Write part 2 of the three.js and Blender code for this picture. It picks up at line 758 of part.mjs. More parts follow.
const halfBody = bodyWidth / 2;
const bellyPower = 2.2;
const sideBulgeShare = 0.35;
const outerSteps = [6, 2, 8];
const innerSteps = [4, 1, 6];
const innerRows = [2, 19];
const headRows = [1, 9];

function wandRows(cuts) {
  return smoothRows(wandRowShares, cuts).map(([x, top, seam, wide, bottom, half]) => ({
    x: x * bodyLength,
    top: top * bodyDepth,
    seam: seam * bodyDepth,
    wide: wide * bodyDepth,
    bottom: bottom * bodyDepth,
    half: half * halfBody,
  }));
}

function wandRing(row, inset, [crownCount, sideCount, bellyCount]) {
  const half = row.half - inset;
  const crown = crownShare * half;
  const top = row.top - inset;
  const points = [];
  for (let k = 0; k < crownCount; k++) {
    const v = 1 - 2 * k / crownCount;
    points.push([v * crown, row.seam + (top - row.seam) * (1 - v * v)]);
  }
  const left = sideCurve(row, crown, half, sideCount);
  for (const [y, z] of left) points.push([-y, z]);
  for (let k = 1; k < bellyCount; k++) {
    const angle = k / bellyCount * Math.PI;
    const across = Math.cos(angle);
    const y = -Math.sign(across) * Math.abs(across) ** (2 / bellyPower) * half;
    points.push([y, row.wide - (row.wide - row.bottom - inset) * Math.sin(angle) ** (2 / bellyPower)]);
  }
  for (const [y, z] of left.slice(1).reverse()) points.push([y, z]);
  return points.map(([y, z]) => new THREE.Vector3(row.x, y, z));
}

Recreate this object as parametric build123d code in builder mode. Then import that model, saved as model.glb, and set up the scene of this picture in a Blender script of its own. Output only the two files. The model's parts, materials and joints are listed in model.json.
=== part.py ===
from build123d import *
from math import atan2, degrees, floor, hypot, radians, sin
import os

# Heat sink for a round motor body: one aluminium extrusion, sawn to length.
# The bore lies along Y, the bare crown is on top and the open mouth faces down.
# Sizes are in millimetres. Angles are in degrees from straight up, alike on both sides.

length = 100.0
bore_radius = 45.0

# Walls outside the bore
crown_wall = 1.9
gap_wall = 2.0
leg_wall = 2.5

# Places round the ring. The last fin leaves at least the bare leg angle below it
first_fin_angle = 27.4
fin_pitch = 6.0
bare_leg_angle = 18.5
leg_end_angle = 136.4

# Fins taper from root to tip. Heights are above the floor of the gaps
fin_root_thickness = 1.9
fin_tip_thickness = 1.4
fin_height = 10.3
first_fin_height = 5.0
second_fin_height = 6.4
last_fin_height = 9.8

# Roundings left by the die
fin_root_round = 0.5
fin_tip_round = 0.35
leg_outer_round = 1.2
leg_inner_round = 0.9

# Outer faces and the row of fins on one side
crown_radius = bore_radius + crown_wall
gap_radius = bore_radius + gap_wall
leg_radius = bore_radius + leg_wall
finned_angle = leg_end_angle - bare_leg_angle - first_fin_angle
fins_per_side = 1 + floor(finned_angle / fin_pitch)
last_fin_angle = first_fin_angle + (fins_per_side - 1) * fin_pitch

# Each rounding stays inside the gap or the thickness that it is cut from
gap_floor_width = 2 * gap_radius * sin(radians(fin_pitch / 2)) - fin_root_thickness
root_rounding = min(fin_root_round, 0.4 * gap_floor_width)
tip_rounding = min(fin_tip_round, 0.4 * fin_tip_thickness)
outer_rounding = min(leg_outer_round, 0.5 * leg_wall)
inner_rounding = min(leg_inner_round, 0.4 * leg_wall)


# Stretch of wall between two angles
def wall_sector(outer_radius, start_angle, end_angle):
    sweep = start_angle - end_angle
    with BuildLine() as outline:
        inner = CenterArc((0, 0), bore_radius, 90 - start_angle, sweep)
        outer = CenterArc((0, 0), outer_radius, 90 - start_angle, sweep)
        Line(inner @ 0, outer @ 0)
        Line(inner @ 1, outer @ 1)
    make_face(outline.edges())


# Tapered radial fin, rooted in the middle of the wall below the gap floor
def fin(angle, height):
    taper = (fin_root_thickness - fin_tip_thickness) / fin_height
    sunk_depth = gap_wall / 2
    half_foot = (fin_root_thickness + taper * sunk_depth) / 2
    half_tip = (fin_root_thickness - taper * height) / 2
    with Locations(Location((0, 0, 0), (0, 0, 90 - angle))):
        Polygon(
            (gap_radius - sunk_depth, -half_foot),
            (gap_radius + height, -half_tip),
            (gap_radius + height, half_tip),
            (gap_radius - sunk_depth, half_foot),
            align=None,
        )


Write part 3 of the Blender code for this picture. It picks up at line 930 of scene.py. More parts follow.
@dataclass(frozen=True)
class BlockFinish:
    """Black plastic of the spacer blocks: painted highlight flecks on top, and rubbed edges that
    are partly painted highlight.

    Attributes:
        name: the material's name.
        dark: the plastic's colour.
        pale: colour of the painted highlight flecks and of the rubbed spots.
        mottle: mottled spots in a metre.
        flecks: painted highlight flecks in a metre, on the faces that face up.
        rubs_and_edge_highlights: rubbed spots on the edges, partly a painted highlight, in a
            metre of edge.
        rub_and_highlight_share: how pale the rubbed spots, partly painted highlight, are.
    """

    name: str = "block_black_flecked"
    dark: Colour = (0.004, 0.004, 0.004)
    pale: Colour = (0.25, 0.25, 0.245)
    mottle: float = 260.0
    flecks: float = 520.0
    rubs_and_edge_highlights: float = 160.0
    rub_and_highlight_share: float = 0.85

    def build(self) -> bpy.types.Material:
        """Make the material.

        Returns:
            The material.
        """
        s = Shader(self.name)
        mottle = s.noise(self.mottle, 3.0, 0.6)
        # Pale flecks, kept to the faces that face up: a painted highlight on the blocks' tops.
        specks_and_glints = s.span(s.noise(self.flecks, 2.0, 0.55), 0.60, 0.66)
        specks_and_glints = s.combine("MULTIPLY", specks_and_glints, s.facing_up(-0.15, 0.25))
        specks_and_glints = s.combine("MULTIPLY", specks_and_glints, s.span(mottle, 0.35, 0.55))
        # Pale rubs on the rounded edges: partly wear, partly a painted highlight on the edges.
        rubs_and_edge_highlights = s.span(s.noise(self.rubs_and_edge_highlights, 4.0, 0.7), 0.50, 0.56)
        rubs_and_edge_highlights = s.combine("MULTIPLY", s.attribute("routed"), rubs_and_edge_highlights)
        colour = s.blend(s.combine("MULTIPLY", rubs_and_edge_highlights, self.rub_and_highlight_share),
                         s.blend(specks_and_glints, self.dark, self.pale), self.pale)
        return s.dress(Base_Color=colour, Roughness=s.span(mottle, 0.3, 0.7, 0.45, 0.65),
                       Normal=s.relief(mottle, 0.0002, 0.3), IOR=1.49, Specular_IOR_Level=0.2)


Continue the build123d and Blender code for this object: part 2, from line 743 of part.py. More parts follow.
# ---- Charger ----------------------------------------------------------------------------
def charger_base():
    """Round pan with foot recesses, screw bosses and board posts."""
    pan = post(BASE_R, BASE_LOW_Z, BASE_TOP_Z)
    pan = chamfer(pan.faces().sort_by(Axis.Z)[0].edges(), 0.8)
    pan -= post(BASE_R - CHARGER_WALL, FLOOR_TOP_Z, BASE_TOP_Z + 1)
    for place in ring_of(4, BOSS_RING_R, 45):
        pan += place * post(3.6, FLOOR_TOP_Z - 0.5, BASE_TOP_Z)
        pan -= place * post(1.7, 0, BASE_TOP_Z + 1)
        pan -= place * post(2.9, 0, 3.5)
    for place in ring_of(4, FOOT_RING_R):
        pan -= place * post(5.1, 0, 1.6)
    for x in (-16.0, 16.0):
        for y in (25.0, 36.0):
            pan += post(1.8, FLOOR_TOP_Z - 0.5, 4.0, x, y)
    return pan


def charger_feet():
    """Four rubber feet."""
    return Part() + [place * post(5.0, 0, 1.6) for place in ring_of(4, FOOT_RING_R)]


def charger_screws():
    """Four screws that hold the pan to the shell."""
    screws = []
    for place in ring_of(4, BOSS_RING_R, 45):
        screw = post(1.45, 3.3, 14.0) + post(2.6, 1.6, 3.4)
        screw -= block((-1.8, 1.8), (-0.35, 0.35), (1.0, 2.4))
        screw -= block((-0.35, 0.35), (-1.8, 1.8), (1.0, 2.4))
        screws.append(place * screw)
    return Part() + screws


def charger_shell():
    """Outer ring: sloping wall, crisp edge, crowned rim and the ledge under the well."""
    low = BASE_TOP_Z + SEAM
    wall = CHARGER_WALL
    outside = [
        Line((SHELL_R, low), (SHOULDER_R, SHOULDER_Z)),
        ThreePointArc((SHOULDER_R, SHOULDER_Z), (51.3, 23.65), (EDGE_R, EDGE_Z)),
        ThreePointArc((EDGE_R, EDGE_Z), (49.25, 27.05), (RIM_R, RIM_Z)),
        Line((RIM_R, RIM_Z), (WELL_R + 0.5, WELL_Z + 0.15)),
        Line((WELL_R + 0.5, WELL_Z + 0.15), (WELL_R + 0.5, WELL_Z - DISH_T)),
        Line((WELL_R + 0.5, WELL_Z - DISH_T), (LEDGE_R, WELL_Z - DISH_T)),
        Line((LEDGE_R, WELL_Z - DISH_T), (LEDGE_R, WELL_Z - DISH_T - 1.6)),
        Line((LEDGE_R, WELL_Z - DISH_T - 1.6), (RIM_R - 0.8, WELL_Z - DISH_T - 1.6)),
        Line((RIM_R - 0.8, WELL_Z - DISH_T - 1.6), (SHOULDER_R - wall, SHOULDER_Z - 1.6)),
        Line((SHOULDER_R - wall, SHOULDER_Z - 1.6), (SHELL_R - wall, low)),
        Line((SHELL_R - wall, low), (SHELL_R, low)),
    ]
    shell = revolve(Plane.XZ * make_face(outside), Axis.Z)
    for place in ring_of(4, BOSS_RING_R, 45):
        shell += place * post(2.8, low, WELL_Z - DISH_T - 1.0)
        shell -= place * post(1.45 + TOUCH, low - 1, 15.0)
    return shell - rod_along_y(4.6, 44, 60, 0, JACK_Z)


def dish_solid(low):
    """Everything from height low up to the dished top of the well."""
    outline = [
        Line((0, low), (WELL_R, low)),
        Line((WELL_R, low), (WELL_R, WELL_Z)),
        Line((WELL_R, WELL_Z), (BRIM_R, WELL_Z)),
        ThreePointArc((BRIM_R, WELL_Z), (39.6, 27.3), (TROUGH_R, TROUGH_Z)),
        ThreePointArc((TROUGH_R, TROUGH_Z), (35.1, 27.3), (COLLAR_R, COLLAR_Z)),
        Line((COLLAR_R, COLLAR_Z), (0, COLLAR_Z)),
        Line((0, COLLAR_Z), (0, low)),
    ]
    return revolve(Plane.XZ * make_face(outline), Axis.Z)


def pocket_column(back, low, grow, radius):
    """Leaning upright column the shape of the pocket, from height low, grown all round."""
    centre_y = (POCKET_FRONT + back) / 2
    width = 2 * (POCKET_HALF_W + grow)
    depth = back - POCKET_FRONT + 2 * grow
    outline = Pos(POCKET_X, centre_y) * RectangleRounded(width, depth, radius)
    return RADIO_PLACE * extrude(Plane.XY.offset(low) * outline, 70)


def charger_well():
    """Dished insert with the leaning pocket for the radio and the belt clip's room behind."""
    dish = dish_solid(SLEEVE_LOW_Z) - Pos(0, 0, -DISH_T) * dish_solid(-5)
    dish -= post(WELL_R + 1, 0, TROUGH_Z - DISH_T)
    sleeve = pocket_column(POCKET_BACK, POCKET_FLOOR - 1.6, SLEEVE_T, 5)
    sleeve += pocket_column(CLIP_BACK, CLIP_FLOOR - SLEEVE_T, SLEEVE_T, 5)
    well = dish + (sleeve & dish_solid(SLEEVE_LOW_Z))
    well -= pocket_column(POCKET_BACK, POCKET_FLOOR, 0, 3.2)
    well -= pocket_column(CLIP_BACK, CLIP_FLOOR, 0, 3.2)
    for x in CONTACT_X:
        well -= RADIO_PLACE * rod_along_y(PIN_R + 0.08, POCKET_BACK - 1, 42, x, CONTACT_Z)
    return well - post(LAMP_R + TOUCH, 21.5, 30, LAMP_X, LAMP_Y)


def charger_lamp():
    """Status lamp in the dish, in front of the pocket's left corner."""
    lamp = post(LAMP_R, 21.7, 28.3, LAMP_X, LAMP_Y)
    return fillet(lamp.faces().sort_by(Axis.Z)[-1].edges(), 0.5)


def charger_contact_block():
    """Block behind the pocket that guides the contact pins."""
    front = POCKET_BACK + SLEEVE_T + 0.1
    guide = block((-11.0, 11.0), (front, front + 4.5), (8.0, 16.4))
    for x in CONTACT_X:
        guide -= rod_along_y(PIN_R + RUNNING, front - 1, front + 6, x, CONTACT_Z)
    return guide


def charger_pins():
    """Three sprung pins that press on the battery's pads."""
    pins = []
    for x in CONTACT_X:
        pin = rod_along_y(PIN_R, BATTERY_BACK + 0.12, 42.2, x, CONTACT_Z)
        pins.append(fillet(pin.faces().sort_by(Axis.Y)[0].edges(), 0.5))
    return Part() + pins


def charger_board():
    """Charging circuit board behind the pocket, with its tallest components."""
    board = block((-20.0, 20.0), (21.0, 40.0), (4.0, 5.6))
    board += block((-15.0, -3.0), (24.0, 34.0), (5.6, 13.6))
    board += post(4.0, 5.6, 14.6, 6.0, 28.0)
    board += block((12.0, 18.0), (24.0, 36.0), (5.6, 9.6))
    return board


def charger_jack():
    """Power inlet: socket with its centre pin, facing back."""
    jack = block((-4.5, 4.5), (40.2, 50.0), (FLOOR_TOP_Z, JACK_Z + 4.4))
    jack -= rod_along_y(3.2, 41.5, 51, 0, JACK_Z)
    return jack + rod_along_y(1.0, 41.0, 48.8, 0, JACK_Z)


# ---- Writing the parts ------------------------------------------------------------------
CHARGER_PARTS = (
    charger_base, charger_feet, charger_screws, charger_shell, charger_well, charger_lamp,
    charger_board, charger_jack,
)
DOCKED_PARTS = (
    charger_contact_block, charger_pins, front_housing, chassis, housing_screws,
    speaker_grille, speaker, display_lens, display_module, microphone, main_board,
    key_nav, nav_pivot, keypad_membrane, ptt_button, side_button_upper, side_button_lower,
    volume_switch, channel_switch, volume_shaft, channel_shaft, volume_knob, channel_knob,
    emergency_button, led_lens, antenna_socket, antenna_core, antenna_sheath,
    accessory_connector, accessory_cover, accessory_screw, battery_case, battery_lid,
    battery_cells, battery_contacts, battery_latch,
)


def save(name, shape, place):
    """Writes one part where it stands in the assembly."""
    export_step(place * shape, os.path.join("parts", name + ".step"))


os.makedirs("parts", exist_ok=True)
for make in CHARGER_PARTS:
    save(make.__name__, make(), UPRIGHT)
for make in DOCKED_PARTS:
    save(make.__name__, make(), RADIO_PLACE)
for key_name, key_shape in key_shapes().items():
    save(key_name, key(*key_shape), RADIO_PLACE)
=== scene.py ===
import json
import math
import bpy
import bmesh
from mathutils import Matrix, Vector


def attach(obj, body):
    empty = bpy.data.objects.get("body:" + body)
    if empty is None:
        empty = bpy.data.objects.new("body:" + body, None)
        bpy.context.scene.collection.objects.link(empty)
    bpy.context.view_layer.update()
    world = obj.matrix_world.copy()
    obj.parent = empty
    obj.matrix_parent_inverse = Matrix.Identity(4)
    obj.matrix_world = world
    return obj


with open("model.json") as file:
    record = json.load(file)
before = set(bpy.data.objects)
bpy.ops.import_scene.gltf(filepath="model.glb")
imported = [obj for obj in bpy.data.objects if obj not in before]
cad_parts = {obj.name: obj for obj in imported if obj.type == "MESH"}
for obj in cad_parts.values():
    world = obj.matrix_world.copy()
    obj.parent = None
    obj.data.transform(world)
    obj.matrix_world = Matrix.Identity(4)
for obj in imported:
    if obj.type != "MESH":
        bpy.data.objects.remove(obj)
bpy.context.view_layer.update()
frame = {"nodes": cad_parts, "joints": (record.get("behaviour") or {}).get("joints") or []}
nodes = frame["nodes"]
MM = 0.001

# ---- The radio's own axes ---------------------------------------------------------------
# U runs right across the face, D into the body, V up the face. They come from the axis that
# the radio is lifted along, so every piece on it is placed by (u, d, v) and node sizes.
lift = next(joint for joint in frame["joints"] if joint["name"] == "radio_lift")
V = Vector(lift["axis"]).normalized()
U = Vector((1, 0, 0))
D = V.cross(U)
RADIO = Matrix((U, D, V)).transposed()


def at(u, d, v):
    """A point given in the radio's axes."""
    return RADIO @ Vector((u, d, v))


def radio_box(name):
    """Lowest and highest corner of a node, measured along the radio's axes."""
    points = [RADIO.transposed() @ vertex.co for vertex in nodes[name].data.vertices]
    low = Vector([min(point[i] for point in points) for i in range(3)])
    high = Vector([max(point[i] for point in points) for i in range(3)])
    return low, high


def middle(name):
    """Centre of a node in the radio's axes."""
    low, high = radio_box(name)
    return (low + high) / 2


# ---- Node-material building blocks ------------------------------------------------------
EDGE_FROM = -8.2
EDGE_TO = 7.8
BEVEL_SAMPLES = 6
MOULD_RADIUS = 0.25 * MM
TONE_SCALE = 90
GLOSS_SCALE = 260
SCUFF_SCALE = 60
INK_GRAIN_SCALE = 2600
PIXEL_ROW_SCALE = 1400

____

- **Directions**: Reply with one number only: how many lines of the listing hold "objects"?

- **Correct answer**: 6